Au plan international, la Région Ile-de-France est très engagée dans le réseau Metropolis, présider par Jean-Paul Huchon, et qui réunit déjà plus d’une centaine de métropoles des cinq continents autour des thèmes de l’aménagement et du développement durable. Metropolis, section métropolitaine de Cités et Gouvernements Locaux Unis (CGLU), s’attache à faire entendre la voix de ces collectivités et leurs propositions sur la scène internationale, au service des populations et des territoires. L’accroissement des responsabilités publiques qui incombent désormais aux grandes métropoles nous oblige ainsi collectivement à encourager les élus, leur personnel à se perfectionner et à accroître leurs expertises afin d’aider la collectivité à améliorer ses performances et lui permettre une plus grande adaptation aux nouvelles conjonctures. Nous pensons que la formation est devenue un impératif pour faire face aux défis urbains actuels et futurs. Ces constats ont incité Metropolis à s’engager dans cette nouvelle voie et à mettre sur pied l’Institut international de gestion des grandes métropoles. Cet institut, basé à Montréal, s’inscrit au cœur de la mission de l’association et concrétise la volonté de ses membres de faire de la formation et du perfectionnement une priorité et de renforcer la coopération et la solidarité internationale entre les métropoles membres.
En Europe, avec l’appui de son Bureau de représentation à Bruxelles, la Région Ile-de-France s’est engagée dans les débats européens ayant un impact sur son territoire. Nous travaillons notamment avec l’Agence française en charge des programmes de mobilité pour les jeunes européens. A la faveur de la Présidence française de l’Union européenne et en lien avec la Commission européenne, l’Ile-de-France a ainsi lancé un projet pilote expérimental de mobilité des apprentis, Eurostart. Dans le cadre du programme de coopération entre l’Ile-de-France, la Mazovie (Pologne) et le Brandebourg (Allemagne), soutenu par l’Etat, ont été organisés un festival culturel, une session du Parlement européen des jeunes des trois Régions, des visites d’experts dans les domaines de l’éducation spécialisée et de l’environnement. Par ailleurs, la Région Ile-de-France est partenaire de l’Académie de formation que l’Assemblée des Régions d’Europe (ARE) a mise sur pied dans le domaine des affaires européennes. Plusieurs sessions de formation à destination des élus et des services des Régions membres se sont déroulées, les représentants des collectivités à Bruxelles apportant leur expertise comme formateurs.

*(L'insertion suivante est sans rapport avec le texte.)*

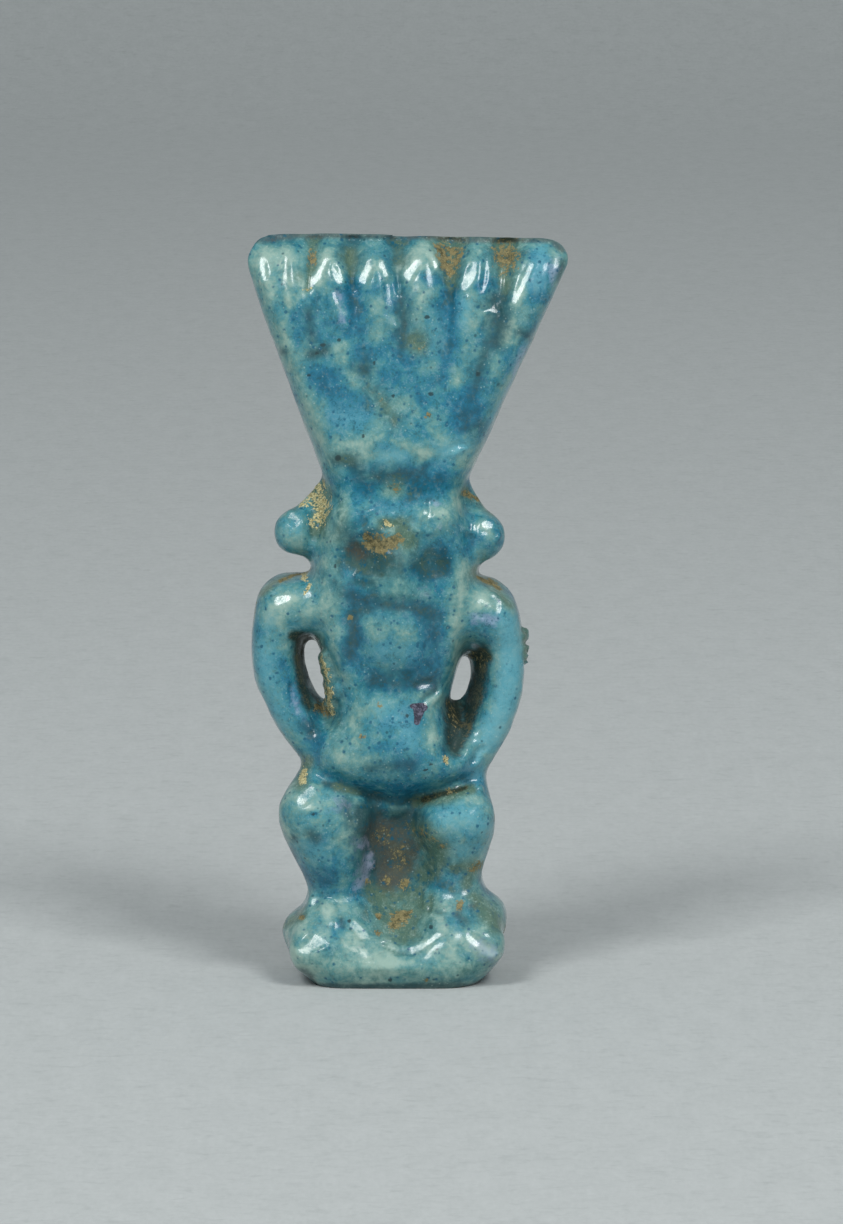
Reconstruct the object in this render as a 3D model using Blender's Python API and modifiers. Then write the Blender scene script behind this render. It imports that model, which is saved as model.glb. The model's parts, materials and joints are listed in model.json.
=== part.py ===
"""A moulded and glazed amulet: a squat bandy-legged figure with a tall fan of plumes, on its own low base.

The figure is one piece. It is built up as clay is, from rounded lumps that are fused and smoothed, then
pressed and pinched for the face, beard and plumes. The front faces -Y, +Z is up, and the origin is the centre
of the underside.
"""

import math

import bmesh
import bpy
from mathutils import Matrix, Vector

MM = 0.001

# Driving sizes
HEIGHT = 34.0 * MM  # underside to the highest plume
BASE_WIDTH = 9.8 * MM
BASE_DEPTH = 8.2 * MM
BASE_HEIGHT = 1.8 * MM  # underside to the front rim
BASE_CORNER = 2.7 * MM  # rounding of the base's corners, seen from above
BASE_EDGE = 1.9 * MM  # how far the underside's outline lies inside the widest one at the sides
BASE_FRONT_EDGE = 0.9 * MM  # and in front and behind
STRING_HOLE = 1.3 * MM  # across the hole of the suspension lug
LUG_WALL = 0.75 * MM  # material round the hole
LUG_WIDTH = 3.2 * MM  # the lug's length along the hole
LUG_FILLET = 0.4 * MM  # how far the lug's foot spreads on the crown

# How finely the clay is fused, and how far each smoothing softens it
GRAIN = 0.17 * MM
FUSING_BLUR = 0.34 * MM  # after the lumps are fused
FINISHING_BLUR = 0.17 * MM  # after the details are pressed in
BALL_SUBDIVISIONS = 4
HOLE_SIDES = 24
GLANCING, FACING = 0.1, 0.5  # a tool slides off where the surface turns less to it, and bites where it does
TRIANGLES = 9400

# The figure's own unit: a hundredth of its height above the base's rim. Forms are in these shares.
SHARE = (HEIGHT - BASE_HEIGHT) / 100

GLAZE_COLOUR = (0.15, 0.42, 0.48, 1.0)
GLAZE_ROUGHNESS = 0.18

LEFT, RIGHT = -1, 1  # as seen from the front

# The crown of plumes: a flat fan whose top runs down a little to the right. Each is x, z and a corner radius.
CROWN_TOP = {LEFT: (-17.0, 96.1, 4.0), RIGHT: (21.5, 96.3, 3.0)}
CROWN_BULGE = {LEFT: (-15.4, 89.3, 3.4), RIGHT: (18.0, 89.3, 3.2)}
CROWN_WAIST = {LEFT: (-5.9, 65.8, 4.0), RIGHT: (6.1, 65.8, 4.0)}
CROWN_TOP_Y, CROWN_WAIST_Y = 1.2, 0.7
CROWN_TOP_THICKNESS, CROWN_WAIST_THICKNESS = 8.6, 14.6
CROWN_SWELLING = (1.0, 2.4, 82.0, 13.0, 4.6, 12.0)  # a low swelling of the crown's back: x, y, z and radii
LUG_Z = 67.0

# The furrows between the plumes: an open V at the crown's top, then a groove that runs to the middle and
# fades. Each station down a furrow is its z, how far it keeps from the middle, its half width against the
# furrows' spacing, and its depth.
FURROWS_X = (-17.2, -12.0, -6.1, 0.5, 7.8, 15.5)
FURROWS_DEPTH = (0.45, 0.8, 1.0, 0.8, 1.15, 1.1)  # against the stations' depths
FURROW_CENTRE_X = 1.5
FURROW_STATIONS = (
    (99.8, 1.0, 0.41, 1.4), (97.0, 0.98, 0.34, 2.0), (93.0, 0.94, 0.24, 1.9), (86.0, 0.82, 0.22, 1.2),
    (74.0, 0.6, 0.2, 0.0),
)
TIPS_FROM_Z, TIPS_TO_Z, TIPS_DEPTH = 89.6, 99.6, 3.6  # how far up the plumes curve back, and how far back

# Ears: x, y, z and radius of the round knob at the tip, and of the upper and lower ends of the root behind it
EARS = {
    LEFT: ((-13.9, -0.8, 57.8, 3.5), (-9.0, 2.4, 63.2, 2.4), (-10.8, 1.6, 54.8, 2.0)),
    RIGHT: ((12.1, -0.8, 57.3, 3.7), (8.9, 2.4, 62.8, 2.4), (11.0, 1.6, 54.2, 1.9)),
}
EAR_NECK = 0.7  # the radius inside the knob that the root grows from, as a share of the knob's

# Arms, from the shoulder by the elbow to the hand on the hip: x, z, radius
ARMS = {
    LEFT: (
        (-15.8, 47.2, 3.9), (-17.3, 43.0, 3.1), (-16.9, 37.6, 3.1), (-14.8, 32.6, 2.9), (-12.2, 29.0, 3.0),
        (-10.2, 26.8, 3.2),
    ),
    RIGHT: (
        (13.2, 45.9, 4.2), (15.6, 42.3, 2.6), (15.7, 36.0, 2.5), (14.1, 31.2, 2.6), (11.8, 27.6, 2.8),
        (9.8, 25.2, 3.0),
    ),
}
ARM_FRONT_Y, ARM_BACK_Y = -1.6, 3.0
ARM_BACK_GROWTH = {LEFT: 0.6, RIGHT: 1.3}  # how much thicker and nearer the body an arm is behind

# Webs that close the gap behind each arm, at the hand and under the shoulder: x and z of their corners
WEBS = {
    LEFT: (
        ((-15.0, 31.6), (-8.4, 31.2), (-10.0, 27.0), (-7.0, 27.0)), ((-14.6, 44.0), (-9.0, 44.0)),
    ),
    RIGHT: (
        ((14.2, 31.4), (6.8, 31.4), (11.0, 26.0), (6.6, 26.0)), ((13.8, 41.8), (8.0, 42.0)),
    ),
}
WEB_Y, WEB_RADIUS = 3.4, 1.9

# Legs: x, y, z, radius of the thigh, knee, calf and ankle
LEGS = {
    LEFT: (
        (-9.4, -1.4, 20.6, 5.6), (-10.6, -3.4, 17.8, 6.0), (-8.8, -3.0, 12.6, 5.3), (-8.2, -2.4, 7.4, 3.8),
    ),
    RIGHT: (
        (8.0, -1.4, 20.2, 5.4), (8.9, -3.4, 16.8, 5.3), (8.3, -2.4, 11.2, 4.2), (8.1, -2.2, 8.0, 4.1),
    ),
}
LEG_DEPTH = 1.1
# The broad caps of the knees: x, y, z and the three radii of the outer and the inner end
KNEECAPS = {
    LEFT: ((-12.4, -4.6, 18.6, 4.3, 4.6, 4.6), (-7.4, -4.8, 17.8, 4.3, 4.8, 4.6)),
    RIGHT: ((10.3, -4.6, 17.8, 3.9, 4.6, 4.4), (6.8, -4.8, 17.2, 3.9, 4.8, 4.4)),
}

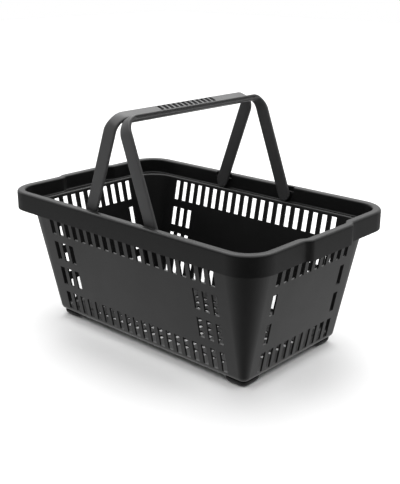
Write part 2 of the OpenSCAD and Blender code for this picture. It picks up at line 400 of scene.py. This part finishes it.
class ShellPlan:
    """Lines and centres that every ring of the basket shell shares."""

    def __init__(self, sizes):
        self.sizes = sizes
        self.rim_z = SHELL_HIGH[2]
        self.floor_z = SHELL_LOW[2]
        self.skirt_z = self.rim_z - sizes.collar
        self.ledge_z = self.skirt_z + sizes.skirt_drop
        self.half_l = SHELL_HIGH[0] - sizes.bulge
        self.half_w = SHELL_HIGH[1]
        self.body_radius = sizes.floor_radius + (self.skirt_z - self.floor_z) * sizes.draft
        self.body_cx = self.half_l - sizes.ledge - self.body_radius
        self.body_cy = self.half_w - sizes.ledge - self.body_radius
        self.rim_cx = self.half_l - sizes.rim_radius
        self.rim_cy = self.half_w - sizes.rim_radius
        self.pivot_x = max(joint["pos_m"][0] for joint in HINGES.values())
        self.wall_in = sizes.wall * sqrt(1.0 + sizes.draft ** 2)
        reach = sizes.notch_width / 2
        ends = (self.pivot_x - reach, self.pivot_x + reach)
        notch = [end + shift for end in ends for shift in (-NOTCH_EASE, NOTCH_EASE)]
        steps = np.linspace(sizes.bulge_inner, sizes.bulge_outer, 8)
        self.xs = self.lines(sizes.long_slots, notch, self.body_cx)
        self.ys = self.lines(sizes.end_slots, steps, self.body_cy)

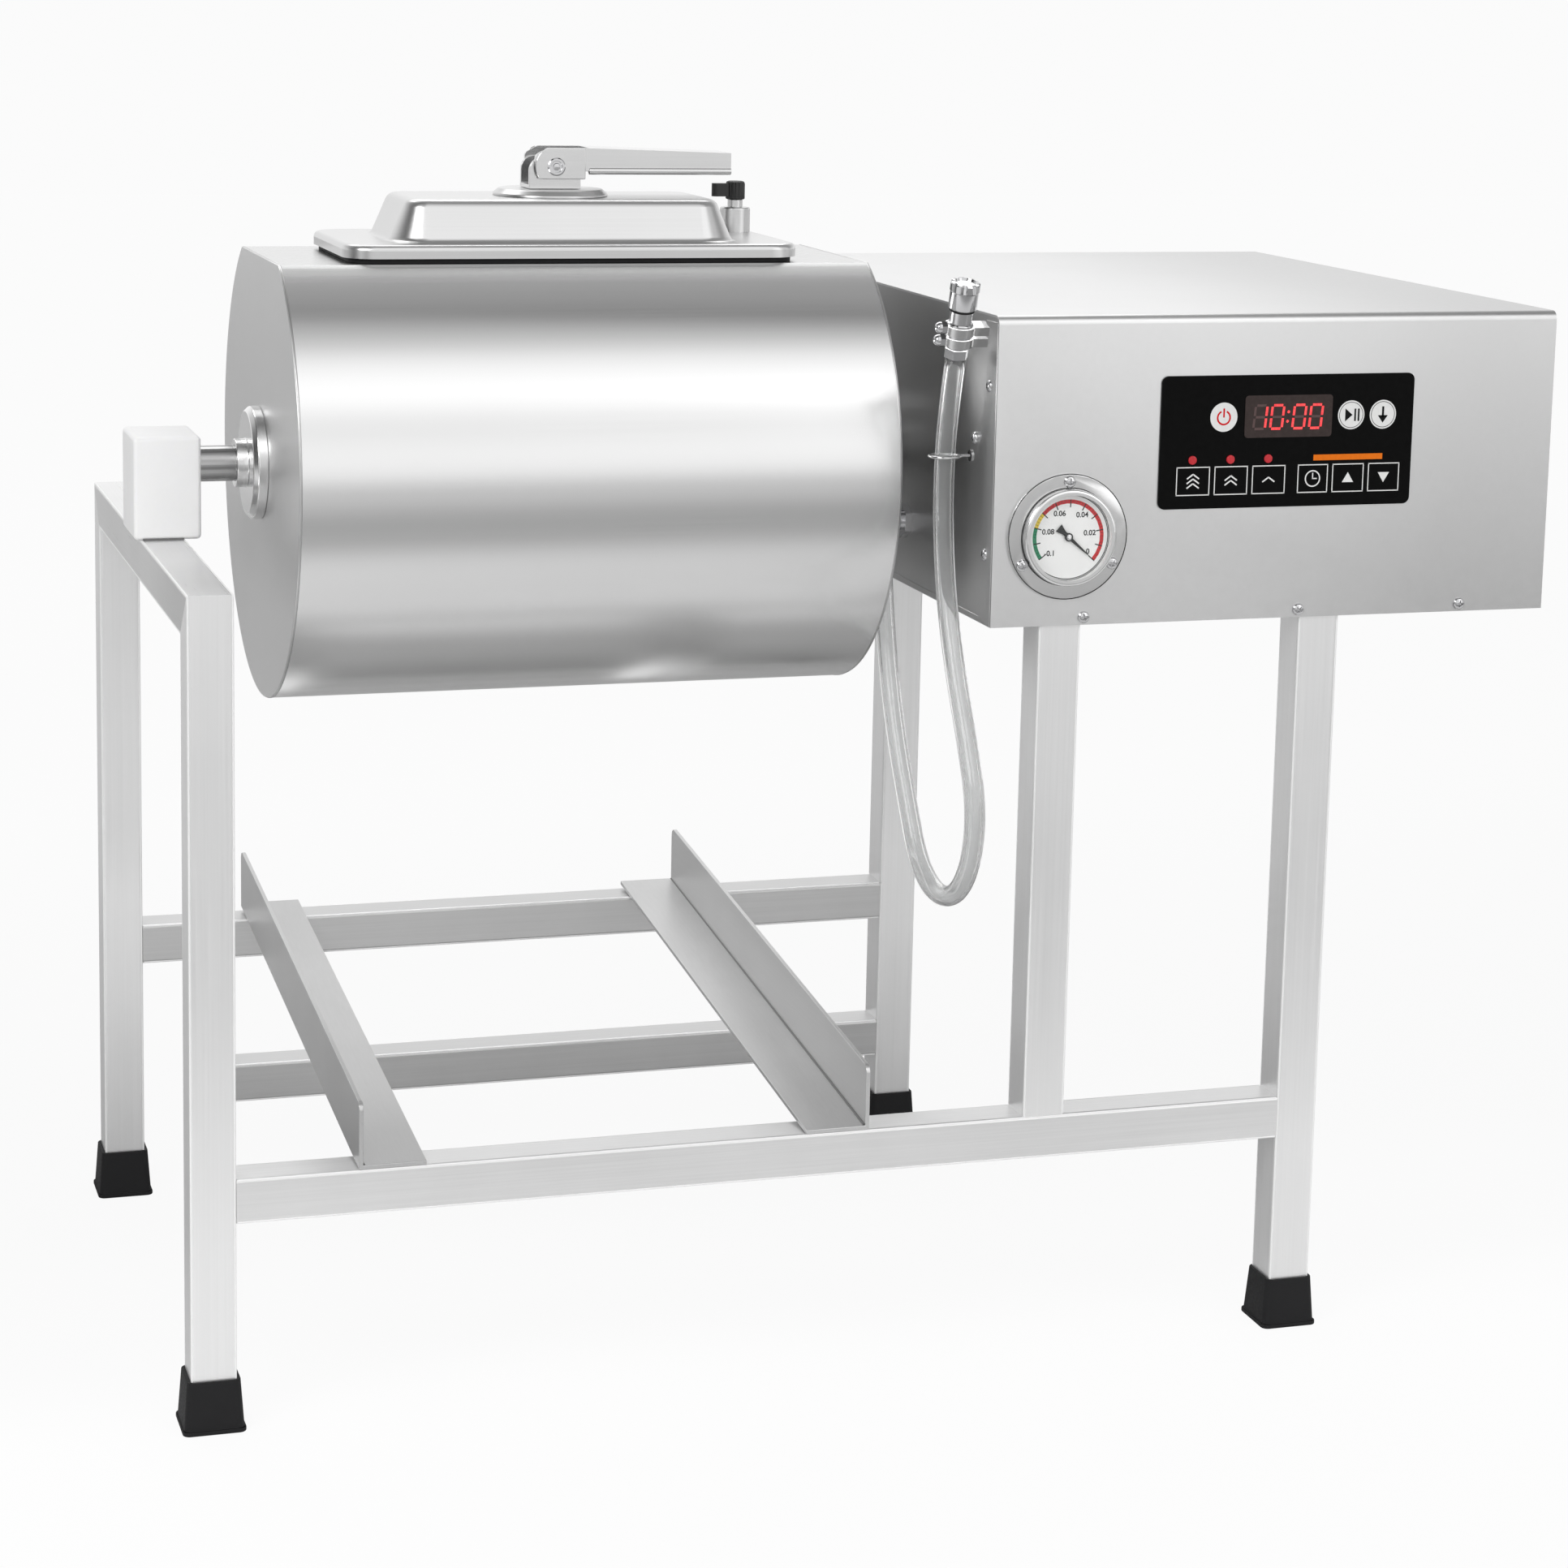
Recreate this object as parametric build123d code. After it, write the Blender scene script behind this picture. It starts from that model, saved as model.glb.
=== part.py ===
from build123d import *
import os
from math import cos, pi, radians, sin, tan

# Meat vacuum tumbler: a steel drum with a clamped lid turns between a plastic bearing block
# on a portal of square tube and a gear motor in a sheet steel box.
# X runs from the bearing block to the box, Y from the front to the rear, Z up from the floor.

# Tube frame
tube = 30.0
tube_wall = 1.5
tube_corner = 2.5
frame_width = 500.0
portal_height = 554.0
front_rail_height = 170.0
rear_upper_rail_height = 214.0
rear_lower_rail_height = 98.0
front_post_inset = 36.0
rear_leg_inset = 90.0
right_leg_inset = 228.0
hanger_place = 68.0

# Rubber feet
foot_sole = 4.0
foot_height = 35.0
foot_wall = 2.5
foot_flare = 2.2
foot_lip = 3.0

# Angle irons that carry the meat tray
angle_leg = 45.0
angle_sheet = 3.0
angle_corner = 6.0
left_angle_place = 110.0
right_angle_place = 458.0

# Box
sheet = 1.5
drum_box_gap = 34.0
box_width = 414.0
box_drop = 87.0
box_height = 210.0
box_overhang = 2.0
bend_radius = 6.0
vent_rows = 7
vent_length = 90.0
vent_height = 4.0
vent_pitch = 12.0
vent_margin = 60.0

# Drum
axis_rise = 48.0
drum_start = 86.0
drum_length = 417.0
drum_radius = 164.0
drum_wall = 2.0
flat_height = 144.0
opening_length = 282.0
opening_width = 104.0
opening_corner = 26.0
collar_depth = 10.0
baffle_count = 3
baffle_height = 26.0
baffle_lean = 25.0
shaft_diameter = 25.0
hub_diameter = 79.0
hub_thickness = 10.0
hub_boss_diameter = 34.0
hub_boss_length = 8.0
shaft_hole = 36.0

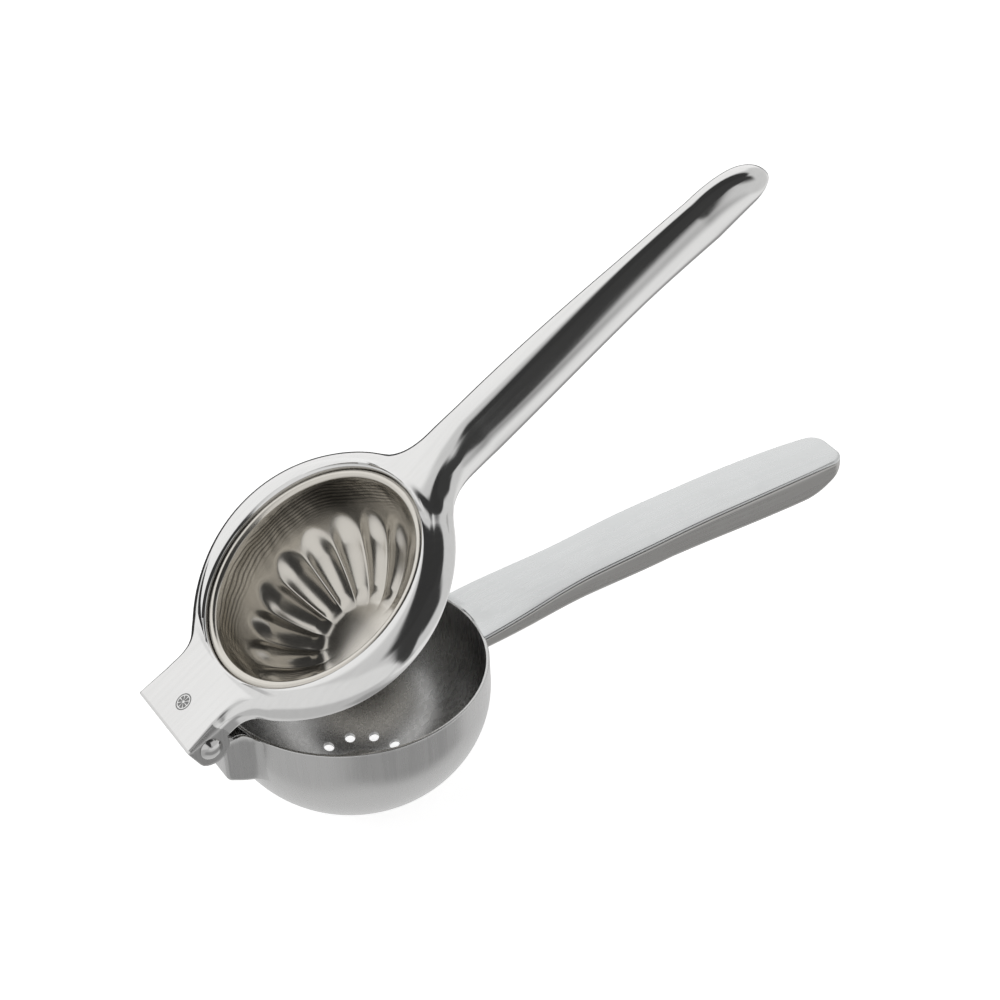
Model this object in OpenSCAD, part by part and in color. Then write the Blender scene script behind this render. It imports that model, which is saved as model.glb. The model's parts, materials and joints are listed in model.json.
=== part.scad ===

La Région Ile-de-France a également noué des coopérations décentralisées avec une quinzaine de collectivités de par le monde, de Sao Paolo au Gauteng en Afrique du sud, en passant par le Mali et la Mauritanie. Au Liban, nous appuyons le programme « Oasis de l’espérance, une formation pour l’avenir » à Beyrouth afin de lutter contre l’échec scolaire et les risques d’exclusion sociale liée à l’exclusion scolaire. Au Sénégal, nous soutenons le projet « Village des femmes » de Keur Massar, créé et géré par l’Association de coopération des femmes africaines (Acofa), et qui accueille des femmes en situation d’isolement et de précarité. Au Viêt-Nam, nous avons créé en 2001 avec le Comité populaire de Hanoï en 2001 un Institut des Métiers de la Ville (IMV). Cet Institut a pour mission d’accompagner la mise en œuvre de nouvelles méthodes de planification et de gestion urbaine, répondant aux principes du développement durable.
Ainsi, le droit à la formation tout au long de la vie peut être exploré par chacun de nous. Les actions concrètes menées par la Région Ile-de-France le prouvent : il est possible de bâtir un espace mondial d’éducation et de formation. Un espace régulé et de partage, du Nord au Sud, afin de permettre à chacun d’entre nous la réussite professionnelle et l’épanouissement personnel.